Point trop n'en faut

 

On peut s'habituer à une douleur, à condition qu'elle ne soit pas trop aiguë. On peut même s'y attacher. Une deuxième douleur se présente, on se dit : « Après tout, pourquoi pas. » Mais à la troisième (les côtelettes), on trouve que ça commence à faire.
 
(Marcel Rocabois, Le Néant et l'être)

Temps béni de l'insouciance

 

De cette vie globalement répugnante, la seule partie à sauver est l'enfance. Enfant, on n'a pas encore découvert que « rien n'est », ce qui fait qu'on peut s'émerveiller de ceci et de cela.
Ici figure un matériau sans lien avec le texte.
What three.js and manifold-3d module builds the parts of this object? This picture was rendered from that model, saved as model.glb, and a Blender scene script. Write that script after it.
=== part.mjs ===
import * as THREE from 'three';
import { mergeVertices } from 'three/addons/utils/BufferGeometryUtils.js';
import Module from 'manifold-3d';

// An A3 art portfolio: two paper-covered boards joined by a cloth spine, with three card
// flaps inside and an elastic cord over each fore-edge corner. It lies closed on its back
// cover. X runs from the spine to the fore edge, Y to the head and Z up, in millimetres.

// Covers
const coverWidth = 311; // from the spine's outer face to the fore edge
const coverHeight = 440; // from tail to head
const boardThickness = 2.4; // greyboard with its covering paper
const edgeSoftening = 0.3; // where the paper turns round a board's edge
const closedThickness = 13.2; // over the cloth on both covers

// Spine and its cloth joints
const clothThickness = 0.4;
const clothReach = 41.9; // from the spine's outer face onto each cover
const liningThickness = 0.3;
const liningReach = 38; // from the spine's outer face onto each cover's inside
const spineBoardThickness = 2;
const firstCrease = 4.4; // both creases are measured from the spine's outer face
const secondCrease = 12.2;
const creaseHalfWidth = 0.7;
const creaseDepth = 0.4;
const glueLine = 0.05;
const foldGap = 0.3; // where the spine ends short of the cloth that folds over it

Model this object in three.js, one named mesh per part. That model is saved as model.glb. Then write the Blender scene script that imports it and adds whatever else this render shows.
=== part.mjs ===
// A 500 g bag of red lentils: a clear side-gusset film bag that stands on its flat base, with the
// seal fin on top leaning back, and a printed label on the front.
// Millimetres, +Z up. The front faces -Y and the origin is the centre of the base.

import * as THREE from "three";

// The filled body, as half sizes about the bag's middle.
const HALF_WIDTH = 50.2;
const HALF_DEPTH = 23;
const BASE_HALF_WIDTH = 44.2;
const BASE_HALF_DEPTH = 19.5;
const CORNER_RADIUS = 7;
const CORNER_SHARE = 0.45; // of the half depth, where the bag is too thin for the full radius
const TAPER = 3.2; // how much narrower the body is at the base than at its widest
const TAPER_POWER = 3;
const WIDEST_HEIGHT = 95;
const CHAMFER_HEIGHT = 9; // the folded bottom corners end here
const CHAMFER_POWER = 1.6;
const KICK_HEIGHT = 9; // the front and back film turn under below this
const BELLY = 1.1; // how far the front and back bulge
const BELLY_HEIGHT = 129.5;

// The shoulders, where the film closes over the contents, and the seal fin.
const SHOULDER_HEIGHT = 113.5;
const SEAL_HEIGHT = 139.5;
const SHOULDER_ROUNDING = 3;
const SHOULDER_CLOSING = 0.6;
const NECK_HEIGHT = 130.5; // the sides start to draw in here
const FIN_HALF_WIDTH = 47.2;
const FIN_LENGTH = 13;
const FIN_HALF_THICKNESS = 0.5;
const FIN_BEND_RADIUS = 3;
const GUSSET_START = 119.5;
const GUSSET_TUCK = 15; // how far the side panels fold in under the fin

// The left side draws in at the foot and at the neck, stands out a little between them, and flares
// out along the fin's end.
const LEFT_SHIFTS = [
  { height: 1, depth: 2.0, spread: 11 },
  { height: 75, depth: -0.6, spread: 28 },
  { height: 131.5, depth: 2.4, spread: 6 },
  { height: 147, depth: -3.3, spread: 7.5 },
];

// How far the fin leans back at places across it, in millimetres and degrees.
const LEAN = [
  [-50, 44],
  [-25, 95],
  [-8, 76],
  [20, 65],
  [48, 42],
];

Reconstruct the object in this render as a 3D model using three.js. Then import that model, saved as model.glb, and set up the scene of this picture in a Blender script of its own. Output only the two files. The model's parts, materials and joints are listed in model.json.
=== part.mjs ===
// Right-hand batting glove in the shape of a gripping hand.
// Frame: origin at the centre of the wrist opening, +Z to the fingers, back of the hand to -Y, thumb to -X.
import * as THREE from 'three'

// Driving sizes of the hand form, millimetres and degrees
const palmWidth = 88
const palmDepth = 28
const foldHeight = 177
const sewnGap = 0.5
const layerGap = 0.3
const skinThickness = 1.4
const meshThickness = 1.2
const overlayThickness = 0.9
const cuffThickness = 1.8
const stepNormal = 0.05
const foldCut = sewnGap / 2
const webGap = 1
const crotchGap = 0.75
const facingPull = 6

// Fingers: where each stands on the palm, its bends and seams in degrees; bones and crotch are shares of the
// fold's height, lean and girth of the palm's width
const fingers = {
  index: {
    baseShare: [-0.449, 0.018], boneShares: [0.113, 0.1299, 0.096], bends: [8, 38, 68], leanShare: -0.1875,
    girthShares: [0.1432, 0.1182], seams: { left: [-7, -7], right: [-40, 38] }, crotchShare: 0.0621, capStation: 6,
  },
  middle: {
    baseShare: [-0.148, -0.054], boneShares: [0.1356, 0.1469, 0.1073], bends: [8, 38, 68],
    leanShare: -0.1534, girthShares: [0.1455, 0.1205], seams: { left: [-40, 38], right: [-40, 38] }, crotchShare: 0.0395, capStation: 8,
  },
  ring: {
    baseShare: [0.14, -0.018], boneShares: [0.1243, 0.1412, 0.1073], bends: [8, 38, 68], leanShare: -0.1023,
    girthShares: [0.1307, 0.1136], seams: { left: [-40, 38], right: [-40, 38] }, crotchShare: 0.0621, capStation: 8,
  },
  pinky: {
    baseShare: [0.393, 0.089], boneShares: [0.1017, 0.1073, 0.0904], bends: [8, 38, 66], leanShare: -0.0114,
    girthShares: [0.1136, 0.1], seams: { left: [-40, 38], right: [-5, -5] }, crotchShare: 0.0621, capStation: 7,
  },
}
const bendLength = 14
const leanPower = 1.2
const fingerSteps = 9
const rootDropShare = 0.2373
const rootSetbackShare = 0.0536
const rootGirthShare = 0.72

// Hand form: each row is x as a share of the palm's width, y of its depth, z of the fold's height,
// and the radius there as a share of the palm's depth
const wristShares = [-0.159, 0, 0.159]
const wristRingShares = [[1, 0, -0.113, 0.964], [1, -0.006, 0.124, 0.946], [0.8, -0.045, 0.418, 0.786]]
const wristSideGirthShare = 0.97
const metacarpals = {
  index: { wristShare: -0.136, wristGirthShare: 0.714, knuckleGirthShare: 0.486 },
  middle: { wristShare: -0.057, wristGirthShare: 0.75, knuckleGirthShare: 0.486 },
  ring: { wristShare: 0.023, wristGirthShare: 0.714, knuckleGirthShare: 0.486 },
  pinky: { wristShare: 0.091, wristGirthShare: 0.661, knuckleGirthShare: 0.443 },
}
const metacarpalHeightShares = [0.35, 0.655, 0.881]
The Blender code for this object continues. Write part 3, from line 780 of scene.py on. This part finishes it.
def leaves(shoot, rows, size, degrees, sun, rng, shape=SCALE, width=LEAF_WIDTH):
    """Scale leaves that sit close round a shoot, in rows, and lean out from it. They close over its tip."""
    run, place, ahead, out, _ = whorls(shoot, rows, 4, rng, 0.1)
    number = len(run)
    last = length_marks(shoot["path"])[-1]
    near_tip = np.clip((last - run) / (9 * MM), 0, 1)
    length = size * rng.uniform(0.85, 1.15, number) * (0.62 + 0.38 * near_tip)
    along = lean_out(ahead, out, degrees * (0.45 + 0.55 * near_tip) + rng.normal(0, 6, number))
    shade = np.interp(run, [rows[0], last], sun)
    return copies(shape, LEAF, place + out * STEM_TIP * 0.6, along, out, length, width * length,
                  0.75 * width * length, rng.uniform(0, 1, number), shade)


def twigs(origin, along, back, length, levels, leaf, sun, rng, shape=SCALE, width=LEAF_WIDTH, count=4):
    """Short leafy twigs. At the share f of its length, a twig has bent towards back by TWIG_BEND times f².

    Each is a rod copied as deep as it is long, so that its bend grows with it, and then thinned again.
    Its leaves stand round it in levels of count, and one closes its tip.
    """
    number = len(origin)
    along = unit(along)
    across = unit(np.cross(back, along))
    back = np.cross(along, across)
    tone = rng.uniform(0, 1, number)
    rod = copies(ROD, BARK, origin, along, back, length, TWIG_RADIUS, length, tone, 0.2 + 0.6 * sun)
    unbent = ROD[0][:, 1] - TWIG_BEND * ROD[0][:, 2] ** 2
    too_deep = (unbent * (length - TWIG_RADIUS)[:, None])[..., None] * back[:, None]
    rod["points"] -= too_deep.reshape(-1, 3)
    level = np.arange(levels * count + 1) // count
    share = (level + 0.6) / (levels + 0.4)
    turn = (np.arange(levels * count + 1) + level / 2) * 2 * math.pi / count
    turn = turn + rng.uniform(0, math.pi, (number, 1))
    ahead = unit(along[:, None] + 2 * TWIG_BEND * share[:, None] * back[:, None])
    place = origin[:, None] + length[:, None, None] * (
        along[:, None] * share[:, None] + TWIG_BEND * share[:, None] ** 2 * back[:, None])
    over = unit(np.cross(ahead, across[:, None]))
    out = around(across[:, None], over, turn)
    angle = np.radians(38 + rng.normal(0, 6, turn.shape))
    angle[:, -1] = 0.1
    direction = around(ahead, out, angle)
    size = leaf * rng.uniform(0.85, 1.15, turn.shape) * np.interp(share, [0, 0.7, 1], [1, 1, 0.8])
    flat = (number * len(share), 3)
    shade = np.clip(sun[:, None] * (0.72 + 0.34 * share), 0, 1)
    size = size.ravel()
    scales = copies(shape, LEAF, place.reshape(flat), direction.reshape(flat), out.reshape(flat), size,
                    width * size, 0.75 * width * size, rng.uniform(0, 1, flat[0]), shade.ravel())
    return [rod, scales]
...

On prend le réel pour argent comptant. Et c'est aussi un temps rêvé pour faire le « golmon » (comme Maurice Blanchot). Le prix à payer est que plus tard, on devient un octogénaire qui pisse l'eau de partout, quand ce n'est pas un aubergiste ou un criminel de guerre.
 
(Marcel Rocabois, Le Néant et l'être)

Méthode du point

 

Pour dompter l'angoisse d'exister, le philosophe Edmond Chassagnol (Théorie du trop-plein) recommande de penser à un point mathématique. Hélas, ça ne marche pas, ou peu.
 
(Marcel Rocabois, Le Néant et l'être)

Meuh

 

Les bipèdes qui ne sont pas angoissés, nous ne les comprenons pas. Ils ont quelque chose du ruminant. Ils ne descendent pas du singe mais de la vache.